Auto club is asking motorists to eliminate activities that take away from driving for a week.

From putting on makeup to talking on cell phones, people are doing more than just driving when they’re behind the wheel. According to automobile club AAA, distracted driving contributes to thousands of crashes every day.

So AAA has designated the week of Oct. 5 “Heads Up Driving Week” as a way to bring awareness to the deadly consequences of not paying complete attention to the road.

“During Heads Up Driving Week, AAA will ask motorists to rethink their driving behavior. This means vowing to eliminate distractions for a week.
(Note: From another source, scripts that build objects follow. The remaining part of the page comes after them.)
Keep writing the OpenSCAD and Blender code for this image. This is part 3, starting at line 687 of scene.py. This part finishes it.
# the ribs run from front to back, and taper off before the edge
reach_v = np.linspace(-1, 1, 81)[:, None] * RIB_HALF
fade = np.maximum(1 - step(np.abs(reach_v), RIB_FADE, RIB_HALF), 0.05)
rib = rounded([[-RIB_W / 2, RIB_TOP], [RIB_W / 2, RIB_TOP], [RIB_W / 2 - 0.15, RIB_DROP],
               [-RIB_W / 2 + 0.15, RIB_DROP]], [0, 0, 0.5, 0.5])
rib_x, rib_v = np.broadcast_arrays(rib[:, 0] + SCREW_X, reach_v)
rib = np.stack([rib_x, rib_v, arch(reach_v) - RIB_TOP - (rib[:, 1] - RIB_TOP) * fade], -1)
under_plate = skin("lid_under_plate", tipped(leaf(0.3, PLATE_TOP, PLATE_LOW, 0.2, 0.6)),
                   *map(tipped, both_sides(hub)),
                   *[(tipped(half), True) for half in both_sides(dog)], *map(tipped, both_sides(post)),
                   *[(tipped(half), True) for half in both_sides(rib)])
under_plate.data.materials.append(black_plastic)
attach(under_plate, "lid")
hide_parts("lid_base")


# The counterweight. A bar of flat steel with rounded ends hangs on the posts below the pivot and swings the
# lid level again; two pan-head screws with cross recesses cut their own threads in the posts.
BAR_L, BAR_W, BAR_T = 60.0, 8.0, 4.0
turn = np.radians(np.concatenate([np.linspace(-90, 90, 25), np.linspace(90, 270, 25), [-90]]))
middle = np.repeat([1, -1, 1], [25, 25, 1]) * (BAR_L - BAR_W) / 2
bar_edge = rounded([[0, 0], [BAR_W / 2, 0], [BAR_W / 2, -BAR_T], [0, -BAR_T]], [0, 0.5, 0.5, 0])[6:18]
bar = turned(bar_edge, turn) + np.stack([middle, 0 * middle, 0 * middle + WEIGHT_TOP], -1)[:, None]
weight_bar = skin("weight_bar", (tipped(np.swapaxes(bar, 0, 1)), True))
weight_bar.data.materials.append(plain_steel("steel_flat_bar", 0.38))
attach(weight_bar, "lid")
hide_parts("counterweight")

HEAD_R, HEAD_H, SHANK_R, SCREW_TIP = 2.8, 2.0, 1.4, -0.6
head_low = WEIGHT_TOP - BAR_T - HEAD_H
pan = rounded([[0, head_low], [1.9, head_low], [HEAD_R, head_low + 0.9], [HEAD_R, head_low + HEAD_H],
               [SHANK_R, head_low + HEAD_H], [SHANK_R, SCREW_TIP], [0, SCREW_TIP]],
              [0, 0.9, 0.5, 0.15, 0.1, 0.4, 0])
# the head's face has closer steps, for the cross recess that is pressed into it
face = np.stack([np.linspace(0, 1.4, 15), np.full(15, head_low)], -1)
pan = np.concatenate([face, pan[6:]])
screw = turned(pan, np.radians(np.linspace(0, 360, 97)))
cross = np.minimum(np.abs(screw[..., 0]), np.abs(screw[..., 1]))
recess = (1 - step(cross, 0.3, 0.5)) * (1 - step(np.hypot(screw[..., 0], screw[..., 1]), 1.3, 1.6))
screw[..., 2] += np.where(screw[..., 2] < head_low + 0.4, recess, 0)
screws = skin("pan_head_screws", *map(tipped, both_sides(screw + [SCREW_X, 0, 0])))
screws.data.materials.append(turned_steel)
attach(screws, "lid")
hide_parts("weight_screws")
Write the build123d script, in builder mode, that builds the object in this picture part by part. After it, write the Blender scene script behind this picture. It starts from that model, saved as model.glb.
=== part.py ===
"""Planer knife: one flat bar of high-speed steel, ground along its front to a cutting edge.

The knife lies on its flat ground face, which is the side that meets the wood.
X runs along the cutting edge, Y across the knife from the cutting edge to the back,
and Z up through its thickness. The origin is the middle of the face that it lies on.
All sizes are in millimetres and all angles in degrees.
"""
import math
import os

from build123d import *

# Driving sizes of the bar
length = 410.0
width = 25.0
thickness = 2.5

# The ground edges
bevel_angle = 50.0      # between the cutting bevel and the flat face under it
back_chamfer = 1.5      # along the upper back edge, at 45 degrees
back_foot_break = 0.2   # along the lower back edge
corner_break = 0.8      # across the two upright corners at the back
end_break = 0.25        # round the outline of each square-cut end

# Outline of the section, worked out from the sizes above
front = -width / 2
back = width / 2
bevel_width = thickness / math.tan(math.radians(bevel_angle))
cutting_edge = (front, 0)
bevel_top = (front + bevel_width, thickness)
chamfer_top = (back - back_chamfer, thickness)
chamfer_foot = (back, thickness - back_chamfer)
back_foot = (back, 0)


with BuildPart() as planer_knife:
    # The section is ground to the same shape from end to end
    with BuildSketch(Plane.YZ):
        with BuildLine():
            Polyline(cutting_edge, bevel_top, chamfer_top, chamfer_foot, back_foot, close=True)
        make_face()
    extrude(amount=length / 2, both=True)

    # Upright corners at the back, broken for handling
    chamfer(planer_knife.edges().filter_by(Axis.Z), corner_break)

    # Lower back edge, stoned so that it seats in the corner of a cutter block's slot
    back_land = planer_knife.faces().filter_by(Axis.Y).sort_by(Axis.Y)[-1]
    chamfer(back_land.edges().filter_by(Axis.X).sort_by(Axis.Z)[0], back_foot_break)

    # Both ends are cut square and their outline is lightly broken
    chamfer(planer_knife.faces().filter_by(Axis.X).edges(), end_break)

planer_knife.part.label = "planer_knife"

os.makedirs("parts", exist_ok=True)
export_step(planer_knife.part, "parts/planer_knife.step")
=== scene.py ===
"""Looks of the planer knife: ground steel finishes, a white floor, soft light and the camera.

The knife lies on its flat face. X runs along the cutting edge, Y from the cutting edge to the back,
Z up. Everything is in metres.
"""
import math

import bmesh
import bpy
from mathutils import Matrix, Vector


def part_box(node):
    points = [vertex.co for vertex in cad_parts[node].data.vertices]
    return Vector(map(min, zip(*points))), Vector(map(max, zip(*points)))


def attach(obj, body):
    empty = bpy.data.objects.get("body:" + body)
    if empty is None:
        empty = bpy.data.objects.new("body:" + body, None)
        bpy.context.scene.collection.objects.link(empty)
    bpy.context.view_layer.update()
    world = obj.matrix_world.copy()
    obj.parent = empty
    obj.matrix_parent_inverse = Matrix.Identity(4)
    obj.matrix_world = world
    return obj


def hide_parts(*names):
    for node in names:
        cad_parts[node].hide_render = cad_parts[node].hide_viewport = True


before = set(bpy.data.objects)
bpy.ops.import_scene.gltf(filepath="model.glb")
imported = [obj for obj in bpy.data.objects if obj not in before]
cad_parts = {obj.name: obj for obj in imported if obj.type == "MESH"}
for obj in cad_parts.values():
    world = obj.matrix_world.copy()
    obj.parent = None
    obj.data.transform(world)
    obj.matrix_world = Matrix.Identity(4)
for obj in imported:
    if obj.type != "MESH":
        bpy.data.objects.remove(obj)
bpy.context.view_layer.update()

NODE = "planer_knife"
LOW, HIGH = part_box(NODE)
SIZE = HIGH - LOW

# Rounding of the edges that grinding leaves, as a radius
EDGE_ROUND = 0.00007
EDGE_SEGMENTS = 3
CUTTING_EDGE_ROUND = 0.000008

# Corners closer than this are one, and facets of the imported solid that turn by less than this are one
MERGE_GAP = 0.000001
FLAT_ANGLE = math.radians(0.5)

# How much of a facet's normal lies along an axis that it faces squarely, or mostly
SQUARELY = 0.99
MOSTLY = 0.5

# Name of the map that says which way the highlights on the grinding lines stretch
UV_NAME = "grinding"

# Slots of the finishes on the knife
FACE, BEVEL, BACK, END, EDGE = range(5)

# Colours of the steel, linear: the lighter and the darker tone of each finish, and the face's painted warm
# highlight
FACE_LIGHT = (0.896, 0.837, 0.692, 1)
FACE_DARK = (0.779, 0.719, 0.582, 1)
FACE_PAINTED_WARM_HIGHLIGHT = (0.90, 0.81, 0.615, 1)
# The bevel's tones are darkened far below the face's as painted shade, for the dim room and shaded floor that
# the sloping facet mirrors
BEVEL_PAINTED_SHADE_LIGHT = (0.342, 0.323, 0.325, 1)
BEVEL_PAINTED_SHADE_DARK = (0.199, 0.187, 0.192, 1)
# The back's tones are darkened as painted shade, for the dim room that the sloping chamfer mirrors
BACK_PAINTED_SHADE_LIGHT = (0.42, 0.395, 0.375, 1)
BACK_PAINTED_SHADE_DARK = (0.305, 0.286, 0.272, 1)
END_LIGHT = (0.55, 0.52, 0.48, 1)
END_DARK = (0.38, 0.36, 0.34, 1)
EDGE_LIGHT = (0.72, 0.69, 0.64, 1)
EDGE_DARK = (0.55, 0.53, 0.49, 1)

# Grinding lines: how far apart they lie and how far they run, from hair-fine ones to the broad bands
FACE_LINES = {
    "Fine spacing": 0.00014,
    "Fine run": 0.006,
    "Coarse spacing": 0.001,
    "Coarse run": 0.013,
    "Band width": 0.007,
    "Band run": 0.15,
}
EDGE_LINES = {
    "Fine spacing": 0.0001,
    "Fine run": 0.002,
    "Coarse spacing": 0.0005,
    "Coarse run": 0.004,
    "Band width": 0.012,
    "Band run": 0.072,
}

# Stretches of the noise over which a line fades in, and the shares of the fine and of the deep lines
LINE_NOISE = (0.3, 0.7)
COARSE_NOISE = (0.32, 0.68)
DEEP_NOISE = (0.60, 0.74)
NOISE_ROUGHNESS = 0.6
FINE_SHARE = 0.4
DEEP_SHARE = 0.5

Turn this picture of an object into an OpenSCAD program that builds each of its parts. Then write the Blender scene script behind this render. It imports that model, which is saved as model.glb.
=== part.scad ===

By trying it for a week, we hope drivers will reduce their distractions longer-term,” said Catherine L. Rossi, spokeswoman for AAA Mid-Atlantic.

The auto club is using this initiative to also voice its support of a texting while driving ban in all 50 states.

Texting while driving poses obvious safety concerns because users not only takes their eyes off the road, but they also take their hands off the wheel.

“Texting is simply not an activity that can be done safely while driving,” Rossi said. “Enacting texting bans for drivers in all 50 states can halt the spread of this dangerous practice.”

Currently, 18 states and the District of Columbia, including New Jersey, have laws that address text messaging by all drivers. Two more states have laws that prohibit teens or other new drivers from texting while driving.

Laws differ across the states and some have significant shortcomings, according to AAA. Pennsylvania is not among those that have banned the practice.

State Senate Bill 143, sponsored by Sen. Robert Tomlinson, R-Bucks County, would prohibit a driver from operating a vehicle while using an electronic wireless communications device to send, read or write a text message while the vehicle is in motion. It does not prohibit making phone calls or dialing their phone.

Violations are a secondary offense subject to a fine of $100.

“AAA discourages motorists from engaging in any distraction while behind the wheel. Texting is the epitome of distracted driving,” said Rossi.

A poll conducted earlier this year shows 93 percent of state residents support a texting ban.

Among them is Kingston Township Police Chief James Balavage. He supports the senate bill saying “texting is much worse than talking on a cell phone while driving.”